Tant la méthode que le fond de cette réforme révèlent une réelle méconnaissance ou un mépris des missions et des conditions de travail des professionnel.le.s de la justice des enfants ainsi que du public qu’ils et elles accompagnent au quotidien.

Ceci s’inscrit dans une logique plus globale d’une conception inique du dialogue social. Pour preuve ce CTC où les 3/4 des sujets sont présentés pour information.

Quant au seul sujet présenté pour avis, la circulaire RIFSEEP, il n’a rien a envié aux autres. Depuis l’annonce de la mise en place de ce nouveau régime indemnitaire au ministère de la Justice, le SNPES-PJJ/FSU n’a cessé de dénoncer avec cohérence et constance ce dispositif qui crée des inégalités, une hyper individualisation de la carrière des agents et consacre la part du mérite dans le traitement salarial.
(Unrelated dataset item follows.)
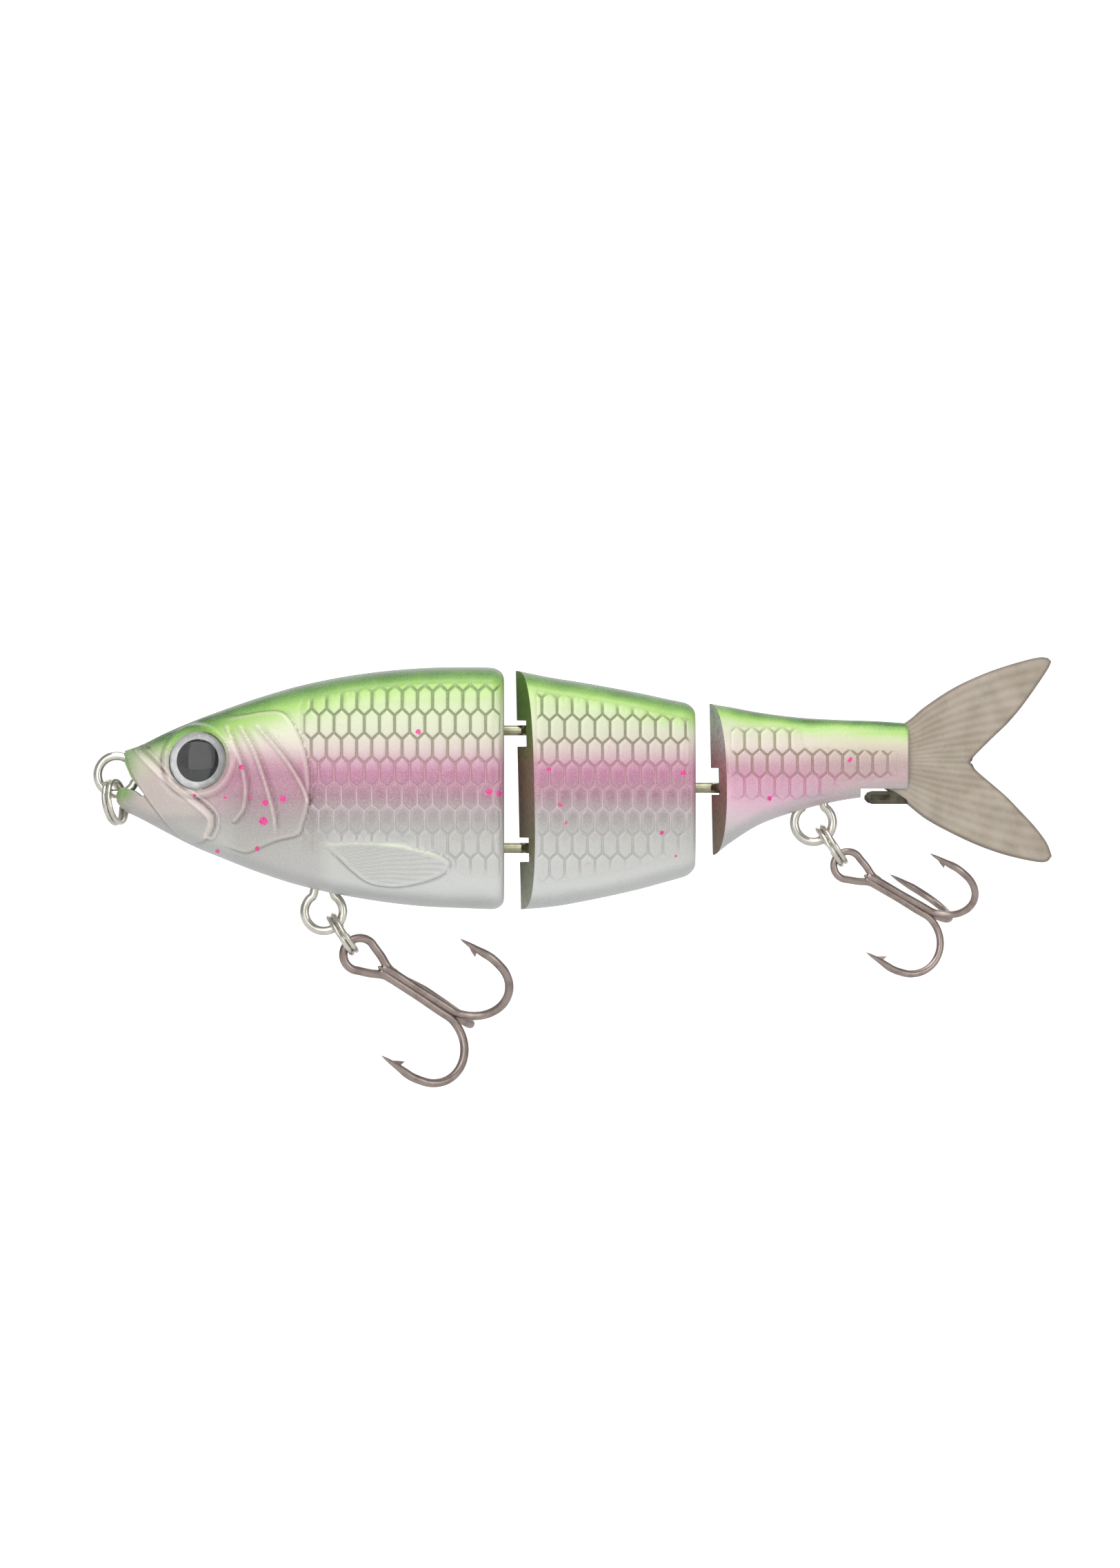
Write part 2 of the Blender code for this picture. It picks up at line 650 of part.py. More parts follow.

Ne tenant pas compte, une fois de plus, de l’opposition de l’ensemble des organisations syndicales, le ministère est passé en force pour imposer ce régime indemnitaire aux personnels.

A la PJJ, l’affaire tourne a la Bérézina après que vous ayez repoussé l’examen de la circulaire d’application du RIFSEEP pour les corps spécifiques par deux fois, lors des CTC du 30 janvier puis des 24/25 avril 2019, au prétexte de l’absence de signature du ministère des finances. Qu’il soit voté ou non ce jour, cette situation démontre bien qu’il est impossible d’aménager l’application du RIFSEEP en minimisant l’impact défavorable qu’il aura sur la rémunération de tous les personnels. En dépit de votre surdité à écouter nos propositions, nous continuerons de dénoncer ce système qui multiplie les groupes et n’aborde à aucun moment la revalorisation des primes et indemnités pour service fait (prime de nuit, etc,…).

La DPJJ par son entêtement idéologique libéral prend la responsabilité de mettre en place un dispositif qui va diviser les personnels et faire exploser les collectifs de travail au sein des services de la PJJ !

Pour toutes ces raisons, nous avons décidé de ne pas perdre notre temps à siéger à ce nouveau CTC.